Searching for Pseudo-Dirac neutrinos from Astrophysical sources in IceCube data
Khushboo Dixit, Luis Salvador Miranda, Soebur Razzaque
TL;DR
This work tests the pseudo-Dirac neutrino hypothesis using IceCube IC86 PSTracks data for four astrophysical sources, comparing the standard three-flavor oscillation framework to a pseudo-Dirac scenario characterized by active-sterile mass-squared splittings $δm^2$. By modeling source fluxes with pion-decay production and performing a likelihood analysis that fits $n_s$, the spectral index γ, and $δm^2$, the authors derive exclusion regions for $δm^2$, including a stacking analysis that combines all sources. No evidence for pseudo-Dirac oscillations is found; the stacking analysis excludes $δm^2$ in the range $[2.1\times10^{-21},2.0\times10^{-16}]$ eV$^2$ (0.5 TeV–1 PeV) at $\ge 90\%$ CL, with modest extensions when lowering the energy threshold to 0.1 TeV. The study also explores data-driven background methods, yielding broader exclusions, and highlights the potential for improved bounds with additional sources and future IceCube data.
Abstract
We analyze IceCube public data from its IC86 configuration, namely PSTracks event selection, to search for pseudo-Dirac signatures in high-energy neutrinos from astrophysical sources.

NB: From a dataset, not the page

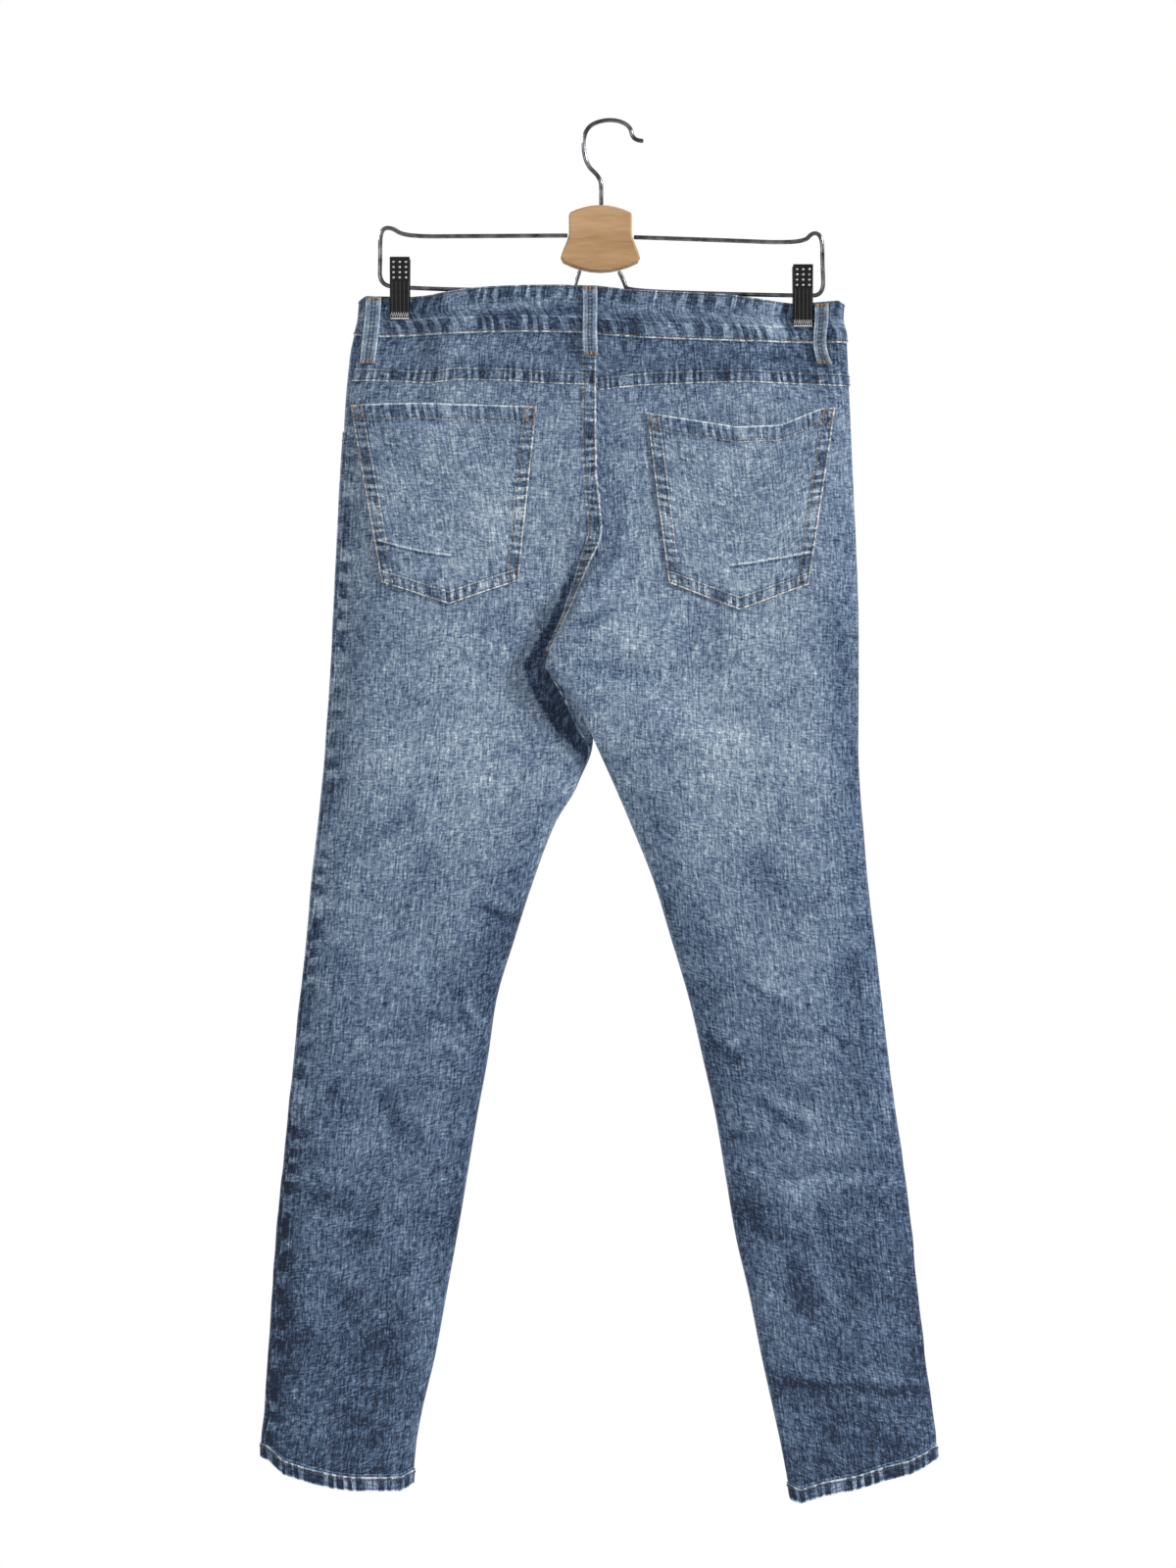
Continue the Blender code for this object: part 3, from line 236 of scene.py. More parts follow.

Neutrino flux from astrophysical sources is reduced in the pseudo-Dirac scenario due to the conversion of active-to-sterile neutrinos as compared to the neutrino oscillation scenario of only three active neutrinos over astrophysical distances. We fit IceCube data using astrophysical flux models for four point-like sources in both scenarios and constrain the active-sterile mass-square-difference in the absence of any evidence for the pseudo-Dirac scenario. We present the exclusion regions for the common mass-squared difference $δm^2$, inducing active-sterile oscillations, for all three neutrino flavors. This includes results from individual sources as well as from a stacking analysis that combines data from the four sources. Our findings indicate that the exclusion region is $δm^2 \in [2.1\times 10^{-21} - 2.0\times 10^{-16}]$ eV$^2$ with $\ge 90\%$ confidence level (CL) significance for neutrino energies ranging from 0.5 TeV to 1 PeV. When we extend the energy range down to 0.1 TeV, the exclusion region broadens to $δm^2 \in [1.1 \times 10^{-21} - 3.0\times 10^{-16}]$ eV$^2$ at $\ge 90\%$ CL.